** DIRECTION **
What is needed is an exact copy of the lines from the line containing "base_plate();" to the line containing "obj.matrix_parent_inverse = Matrix.Identity(4)", both lines included, and nothing else.

** DATA SEGMENT **
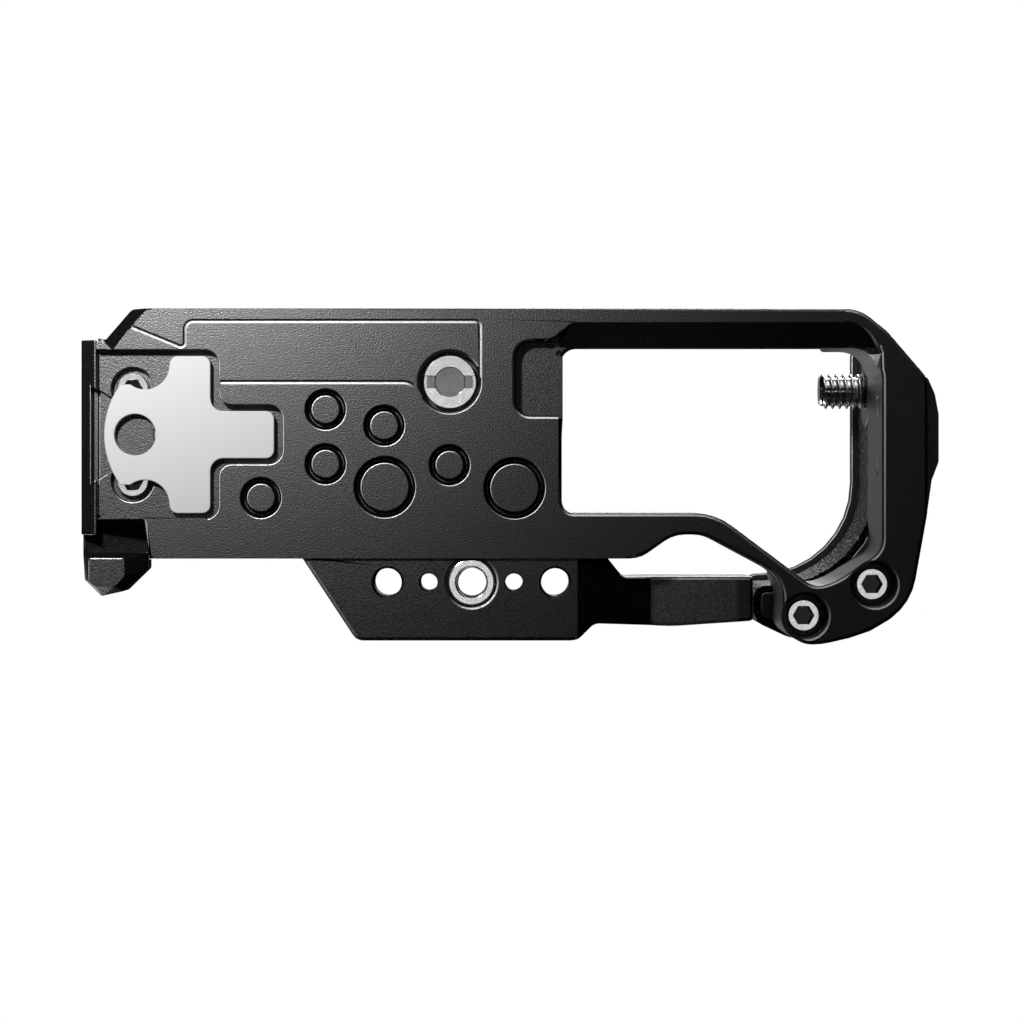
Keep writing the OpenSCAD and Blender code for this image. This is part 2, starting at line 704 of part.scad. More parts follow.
module camera_screw() {
    color("#d4d6d8")
    difference() {
        union() {
            post(cam_at, cam_head_d, cam_head_z, cam_floor_z);
            post(cam_at, quarter_d, cam_head_z, deck_t + cam_thread_h);
        }
        // coin slot and the round socket in its middle
        translate([cam_at[0] - cam_head_d, cam_at[1] - coin_slot_w / 2, cam_head_z - over])
            cube([2 * cam_head_d, coin_slot_w, over + coin_slot_z]);
        post(cam_at, hex_recess_d, cam_head_z - over, cam_head_z + hex_recess_z);
        // groove of the retaining ring
        difference() {
            post(cam_at, quarter_d + over, clip_z, clip_z + ring_clip_t);
            post(cam_at, quarter_d - 2 * clip_groove, clip_z - over, clip_z + over);
        }
    }
}

module camera_screw_ring() {
    color("#8d9094")
    difference() {
        post(cam_at, ring_clip_d, clip_z + shank_gap / 2, clip_z + ring_clip_t - shank_gap / 2);
        post(cam_at, quarter_d - 2 * clip_groove + 2 * shank_gap, clip_z - over, clip_z + over);
    }
}

module side_lock_knob() {
    color("#3a3a3e")
    difference() {
        union() {
            side_post(side_y, side_z, knob_d, knob_x, knob_end);
            side_post(side_y, side_z, hub_d, knob_end - over, half_w);
            side_post(side_y, side_z, quarter_d, boss_in - side_thread_l, boss_in - side_relief_l / 2);
            side_post(side_y, side_z, side_relief_d, boss_in - over, boss_in + over);
            side_post(side_y, side_z, side_neck_d, boss_in + side_relief_l / 2, knob_end - over);
        }
        // knurl: grooves round the grip part of the knob
        for (i = [0:knob_ribs - 1])
            translate([0, side_y, side_z]) rotate([i * 360 / knob_ribs, 0, 0]) translate([0, 0, knob_d / 2])
                side_post(0, 0, 2 * rib_r, boss_out + over / 2, knob_end + over);
        block([half_w - coin_slot_z, side_y - knob_d, side_z - coin_slot_w / 2],
              [half_w + over, side_y + knob_d, side_z + coin_slot_w / 2]);
    }
}

module side_lock_washer() {
    color("#d8d4c6")
    difference() {
        side_post(side_y, side_z, knob_d, boss_out - knob_sink, knob_x);
        side_post(side_y, side_z, quarter_d + seat_gap, boss_out - knob_sink - over, knob_x + over);
    }
}

module flat_key() {
    color("#dcdcdc")
    translate([key_at[0], key_at[1], 0])
    difference() {
        union() {
            slab(blade_corners(), key_z, key_z + key_t);
            intersection() {
                post([0, 0], 2 * key_head_r, key_z, key_z + key_t);
                block([-key_head_r, -nose_at[1], key_z], [0, nose_at[1], key_z + key_t]);
            }
            intersection() {
                post([0, 0], 2 * key_head_r, key_z, key_z + key_t);
                block([-nose_at[0], -scallop_at[1], key_z], [0, scallop_at[1], key_z + key_t]);
            }
        }
        for (s = [-1, 1]) post([-scallop_at[0], s * scallop_at[1]], 2 * scallop_r, 0, recess_z + over);
        post([-key_hole_dx, 0], key_hole_d, 0, recess_z + over);
    }
}

function blade_corners() =
    let (a = key_blade_w / 2, e = key_len / 2, t = key_tip_w / 2, r = key_reach,
         c = key_corner_r, k = key_inner_r)
    [[-a, -e, c], [a, -e, c], [a, -t, k], [r, -t, c], [r, t, c], [a, t, k], [a, e, c], [-a, e, c]];

module key_magnets() {
    color("#b9bcc0")
    for (dx = magnet_dx) post(key_at + [dx, 0], magnet_d, recess_z, recess_z + magnet_t);
}

module tripod_insert() {
    color("#c4c6c9")
    difference() {
        post(insert_at, insert_d, tab_z, deck_t);
        post(insert_at, quarter_tap_d, 0, deck_t + over);
    }
}

module side_plate() {
    color("#141416")
    difference() {
        intersection() {
            slab(corners(boss_shares), side_plate_z0, side_plate_z1);
            block([wall_out, -cage_d, 0], [half_w, cage_d, wall_h]);
        }
        side_post(side_plate_y, side_plate_thread_z, quarter_tap_d, wall_out - over, half_w);
        side_screws(shank_gap, wall_in - over, wall_out + side_plate_screw_bite + seat_gap);
    }
}

module side_plate_screws() {
    color("#6a6c70") side_screws(0, wall_in, wall_out + side_plate_screw_bite);
}

module top_plate() {
    color("#1c1c1e")
    difference() {
        slab(corners(top_shares), top_z, top_z + top_t);
        for (s = [-1, 1]) {
            post(top_screw_at(s), m3_d + 2 * shank_gap, top_z - over, top_z + top_t + over);
            post(top_screw_at(s), m3_sink_d - over, top_z + top_t - m3_head_h, top_z + top_t + over);
        }
        for (s = top_thread_shares) post(at(s), quarter_tap_d, top_z - over, top_z + top_t + over);
        for (p = shoe_screws) post(p, cap_screw_d + seat_gap, top_z - over, shoe_z + over);
        for (s = [-1, 1]) post(slot_at + [0, s * slot_run], slot_w, top_z - over, shoe_z + over);
        block([slot_at[0] - slot_w / 2, slot_at[1] - slot_run, top_z - over],
              [slot_at[0] + slot_w / 2, slot_at[1] + slot_run, shoe_z + over]);
    }
}

module top_screws() {
    color("#c9ccd0")
    for (s = [-1, 1])
        translate([top_screw_at(s)[0], top_screw_at(s)[1], top_z + top_t]) mirror([0, 0, 1])
            socket_screw(2 * top_t - m3_head_h, m3_head_h);
}

module cold_shoe() {
    w = shoe_out_w / 2;
    top = shoe_floor + shoe_h + shoe_lip_t;
    color("#18181a")
    translate([shoe_at[0], shoe_at[1], 0])
    difference() {
        block([-w, -shoe_l / 2, shoe_z], [w, shoe_l / 2, top]);
        block([-shoe_w / 2, -shoe_l, shoe_floor],
              [shoe_w / 2, shoe_l / 2 - shoe_wall, shoe_floor + shoe_h]);
        block([-shoe_gap / 2, -shoe_l, shoe_floor], [shoe_gap / 2, shoe_l, top + over]);
        for (s = [-1, 1]) {
            post([0, s * shoe_screw_dy], cap_screw_d + seat_gap, shoe_z - over, shoe_floor + over);
            post([0, s * shoe_screw_dy], cap_screw_head_d + 2 * shank_gap, shoe_floor - cap_screw_head_h,
                 shoe_floor + over);
        }
    }
}

module cold_shoe_screws() {
    color("#9a9da2")
    for (p = shoe_screws) small_screw(p, shoe_floor, shoe_base_t + top_t / 2);
}

module deck_pad() {
    l = deck_pad_l / 2;
    w = deck_pad_w / 2;
    color("#333336")
    difference() {
        translate([cam_at[0] - l / 2, -w / 2, 0]) slab(pad_corners(l, w), deck_t, deck_t + pad_t);
        post(cam_at, clip_room_d + 2 * pad_margin, deck_t - over, deck_t + pad_t + over);
    }
}

module top_pad() {
    l = top_pad_l / 2;
    w = top_pad_w / 2;
    color("#333336")
    difference() {
        translate([slot_at[0] - l / 2, slot_at[1], 0]) slab(pad_corners(l, w), top_z - pad_t, top_z);
        for (s = top_thread_shares) post(at(s), pad_hole_d, top_z - 2 * pad_t, top_z + over);
        block([slot_at[0] - slot_w, slot_at[1] - slot_l / 2 - pad_t, top_z - 2 * pad_t],
              [slot_at[0] + slot_w, slot_at[1] + slot_l / 2 + pad_t, top_z + over]);
    }
}

function pad_corners(l, w) = [[-l, -w, pad_r], [l, -w, pad_r], [l, w, pad_r], [-l, w, pad_r]];

base_plate();
left_upright();
upright_screws();
grip_core();
grip_sleeve();
grip_cap();
grip_cap_screws();
grip_screws();
camera_screw();
camera_screw_ring();
side_lock_knob();
side_lock_washer();
flat_key();
key_magnets();
tripod_insert();
side_plate();
side_plate_screws();
top_plate();
top_screws();
cold_shoe();
cold_shoe_screws();
deck_pad();
top_pad();
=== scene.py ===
import math

import bmesh
import bpy
from mathutils import Matrix, Vector


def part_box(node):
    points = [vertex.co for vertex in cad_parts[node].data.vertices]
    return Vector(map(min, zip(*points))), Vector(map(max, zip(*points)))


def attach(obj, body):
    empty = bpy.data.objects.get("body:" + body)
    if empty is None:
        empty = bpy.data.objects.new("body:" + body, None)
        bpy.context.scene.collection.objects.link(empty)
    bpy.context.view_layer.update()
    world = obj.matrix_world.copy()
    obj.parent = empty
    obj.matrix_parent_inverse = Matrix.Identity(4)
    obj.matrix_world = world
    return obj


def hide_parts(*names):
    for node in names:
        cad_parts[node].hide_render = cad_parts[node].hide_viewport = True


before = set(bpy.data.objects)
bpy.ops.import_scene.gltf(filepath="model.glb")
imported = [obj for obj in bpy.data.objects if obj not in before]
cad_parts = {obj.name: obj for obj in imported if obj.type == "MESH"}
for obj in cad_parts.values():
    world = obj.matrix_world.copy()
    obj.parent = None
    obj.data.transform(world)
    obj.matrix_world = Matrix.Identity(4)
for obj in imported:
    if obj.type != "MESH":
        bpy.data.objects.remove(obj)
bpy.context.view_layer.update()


# The view: square on to the deck's underside from 0.55 m, with the lens side down.
# The frame is shifted a little, because the deck stands above the middle of the picture.
view = bpy.data.cameras.new("underside_view")
view.sensor_width = 36
view.lens = 113.1
view.shift_x = 0.0024
view.shift_y = -0.0342
view_point = bpy.data.objects.new("underside_view", view)
view_point.location = (-0.00104, 0, -0.55)
view_point.rotation_euler = (math.pi, 0, 0)
bpy.context.scene.collection.objects.link(view_point)
bpy.context.scene.camera = view_point
bpy.context.scene.view_settings.view_transform = "Standard"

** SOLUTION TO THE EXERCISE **
base_plate();
left_upright();
upright_screws();
grip_core();
grip_sleeve();
grip_cap();
grip_cap_screws();
grip_screws();
camera_screw();
camera_screw_ring();
side_lock_knob();
side_lock_washer();
flat_key();
key_magnets();
tripod_insert();
side_plate();
side_plate_screws();
top_plate();
top_screws();
cold_shoe();
cold_shoe_screws();
deck_pad();
top_pad();
=== scene.py ===
import math

import bmesh
import bpy
from mathutils import Matrix, Vector


def part_box(node):
    points = [vertex.co for vertex in cad_parts[node].data.vertices]
    return Vector(map(min, zip(*points))), Vector(map(max, zip(*points)))


def attach(obj, body):
    empty = bpy.data.objects.get("body:" + body)
    if empty is None:
        empty = bpy.data.objects.new("body:" + body, None)
        bpy.context.scene.collection.objects.link(empty)
    bpy.context.view_layer.update()
    world = obj.matrix_world.copy()
    obj.parent = empty
    obj.matrix_parent_inverse = Matrix.Identity(4)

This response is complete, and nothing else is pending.